As she surveyed the carnage below her window on Rue Bichat, she saw two men she believes were the shooters get in what she said appeared to be a “getaway” car with Belgian license plates.

“There was a driver and a passenger. I saw the passenger very clearly. He looked so young, 18, no more than 20 at the oldest. There was no doubt in my mind these were the shooters. They were leaving the scene so calmly.”

On Boulevard Voltaire, near the Bataclan nightclub and concert hall, where another attack and an ensuing hostage situation left more than 100 dead, a crowd of journalists and residents gathered behind the police cordon. Several people stood beneath the Saint Ambroise bus station swapping bits of information and trying to comprehend what was happening to their city.

“I heard there are at least 70 dead,” one woman said.

“No, it’s more than that,” a man next to her countered.

Diedra Liepelt of San Diego was one of the first to hear that her daughter’s friend, a hostage inside the theater, had survived.

“He’s crying and traumatized but he survived!” Liepelt told The Daily Beast via telephone.

The attacks might be too much for one American who’s lived in France for more than 25 years.
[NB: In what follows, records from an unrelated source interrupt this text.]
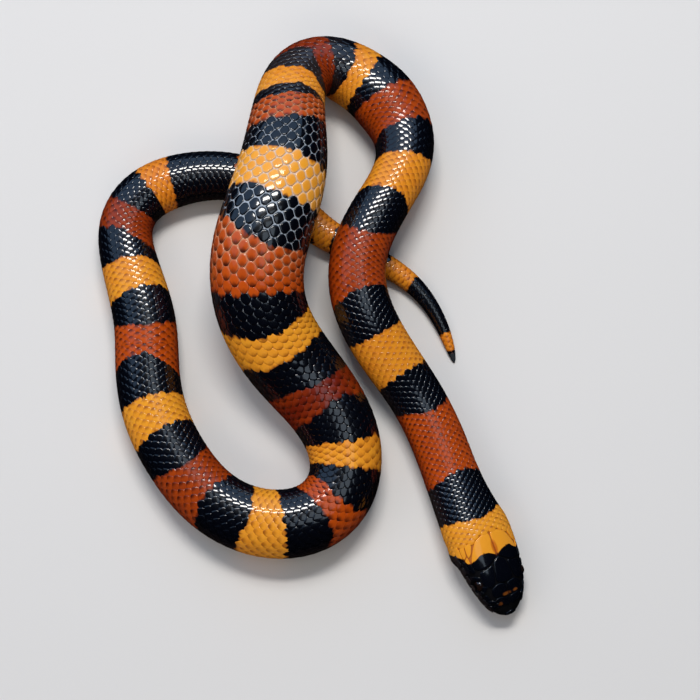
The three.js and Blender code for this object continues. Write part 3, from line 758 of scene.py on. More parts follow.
def read(data: bpy.types.bpy_prop_collection, field: str, width: int, kind: type = np.float32) -> Array:
    """Numbers that one field of all entries holds.

    Args:
        data: The entries.
        field: Name of the field.
        width: How many numbers each entry holds.
        kind: Type of the numbers in Blender.

    Returns:
        One row for each entry.
    """
    values = np.empty(len(data) * width, kind)
    data.foreach_get(field, values)
    return values.reshape(-1, width)


@dataclass
class Patch:
    """Points, faces and what each point carries, before they become an object.

    Rings and marks are the colours that the materials read. Roots are places on the unwrap, and
    local is the place in the point's own plate.
    """

    points: Array
    faces: Faces
    rings: Array
    marks: Array
    roots: Array
    local: Array


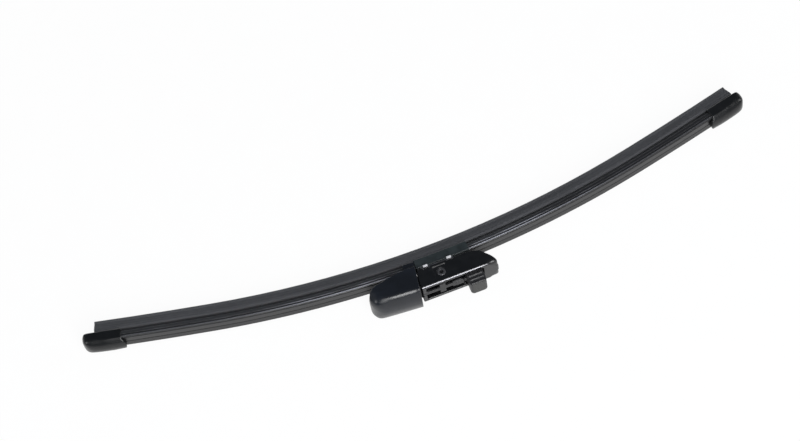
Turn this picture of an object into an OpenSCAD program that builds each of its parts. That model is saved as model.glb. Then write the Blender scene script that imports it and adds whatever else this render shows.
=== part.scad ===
// Flat wiper blade with its arm connector, lying on its side.
// X runs along the blade, Y points to the rubber lip, Z is up across the blade.
// Depth means the distance from the lip edge toward the back of the blade.

/* [Blade curve] */
// radius of the lip edge over the middle of the blade
bow_r = 593; // [480:1:1200]
// radius of the lip edge over the flatter ends
tip_r = 2100; // [1300:10:4000]
// arc length from the pivot to where the flatter ends begin
bow_half = 127; // [90:1:140]
// arc length from the pivot to the outer face of the left end cap
left_end = 200.6; // [198:0.1:240]
// arc length from the pivot to the outer face of the right end cap
right_end = 198.9; // [197:0.1:240]

/* [Wiper rubber] */
// arc length from the pivot to the left end of the rubber
rubber_left = 193.2; // [180:0.1:195]
// arc length from the pivot to the right end of the rubber
rubber_right = 194.8; // [180:0.1:194.8]
// half thickness of the lip edge
lip_half = 0.35; // [0.25:0.05:0.6]
// depth at which the lip starts to widen
lip_depth = 1.8; // [1:0.1:3]
// depth at which the wedge is widest
wedge_depth = 6.7; // [5:0.1:7]
// half width of the wedge
wedge_half = 2.9; // [2.2:0.1:3.4]
// height of the wedge's shoulder
shoulder_h = 1.3; // [0.8:0.1:1.5]
// half thickness of the neck
neck_half = 0.55; // [0.4:0.05:0.8]
// height of the open neck between wedge and head
neck_h = 1.3; // [1:0.1:2]
// half width of the head
head_half = 2.95; // [2.6:0.05:3]
// how far the head reaches in front of the rails
head_front = 2.2; // [1.5:0.1:2.6]
// how far the head reaches behind the rails
head_back = 0.85; // [0.5:0.05:1]

/* [Spring rails] */
// width of one rail
rail_w = 3.4; // [2.6:0.1:3.6]
// thickness of one rail
rail_t = 0.9; // [0.7:0.05:1.1]
// half of the web of rubber between the two rails
web_half = 1.1; // [0.8:0.05:1.4]

/* [Cover strips] */
// half width of the cover strip
cover_half = 5.25; // [5.1:0.05:5.6]
// front lip of the cover that hooks in front of the rails
hook_t = 0.65; // [0.5:0.05:0.9]
// height of the cover behind the rails
cover_back = 2.55; // [2.2:0.05:3.2]
// depth of the line that runs along the cover's side
side_line = 0.45; // [0.2:0.05:0.6]
// depth of the shallow line along the middle of the back
back_line = 0.25; // [0.1:0.05:0.5]

/* [End caps] */
// length of an end cap
cap_l = 22.6; // [19:0.2:26]
// half width of an end cap
cap_half = 6.1; // [5.9:0.1:7]
// depth of the crest of an end cap
cap_crest = 17.8; // [17:0.1:18.4]
// how far the crest stands over the cap's side faces
cap_crown = 3; // [2:0.1:3.4]
// how far the mouth of an end cap laps over the cover strip
cap_lap = 2.2; // [1.6:0.2:4]
// how far the back of the mouth reaches out as a rounded lip
cap_lip = 2.2; // [1:0.1:3]

/* [Clamp and bracket] */
// arc length from the pivot to the left end of the clamp
clamp_left = 11.8; // [11:0.1:11.9]
// arc length from the pivot to the right end of the clamp
clamp_right = 19; // [16:0.5:22]
// half width of the clamp
clamp_half = 6.3; // [6:0.1:6.4]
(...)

Andrea Renner Ipaktchi, an illustrator and the mother of two teenage boys, left her Paris home to find her sons the minute she heard about the attacks.

“I had to go out in the car and round up my children,” Ipaktchi said. “We are all safe and sound but at what price. I took my son out of the James Bond movie before it was over. It’s just horrific. I am dreaming of moving back to the States. I can’t stand it here anymore.”

Several people who had been evacuated from the Bataclan huddled beneath a restaurant awning beyond the cordon, wrapped in silver blankets issued by emergency workers. Police with automatic weapons patrolled the street. A steady stream of emergency vehicles passed through the cordon in the direction of the nightclub.

“It is shocking,” said Jean Louis Saur, a fiftysomething doctor who lives on the block adjacent to Bataclan. I came out of my house and didn’t know what was going on. Then my children called and told me they were safe.”

Around 2:30 a.m. emergency workers in orange vests loaded Bataclan evacuees onto buses and took them to the police prefecture down the street. A small crowd of journalists and onlookers gathered as the dazed survivors were quickly ushered inside.

Outside, some people lingered near the police station, seemingly unsure of where to go or what to do next.

“I am just an observer,” a man kept mumbling before the police shooed him away.

Around Place Léon Blum, people searched in vain for ways out of the area. No buses or metros were running, and every passing taxi was unavailable.

A few motorists were kind enough to offer rides to stranded pedestrians and journalists. One was Ali Said, 28, a server who also lives near the Bataclan, and offered to drive me back to my apartment across town.

“It is not logical,” he told me as we drove through the empty streets, the sound of sirens still lingering in the distance.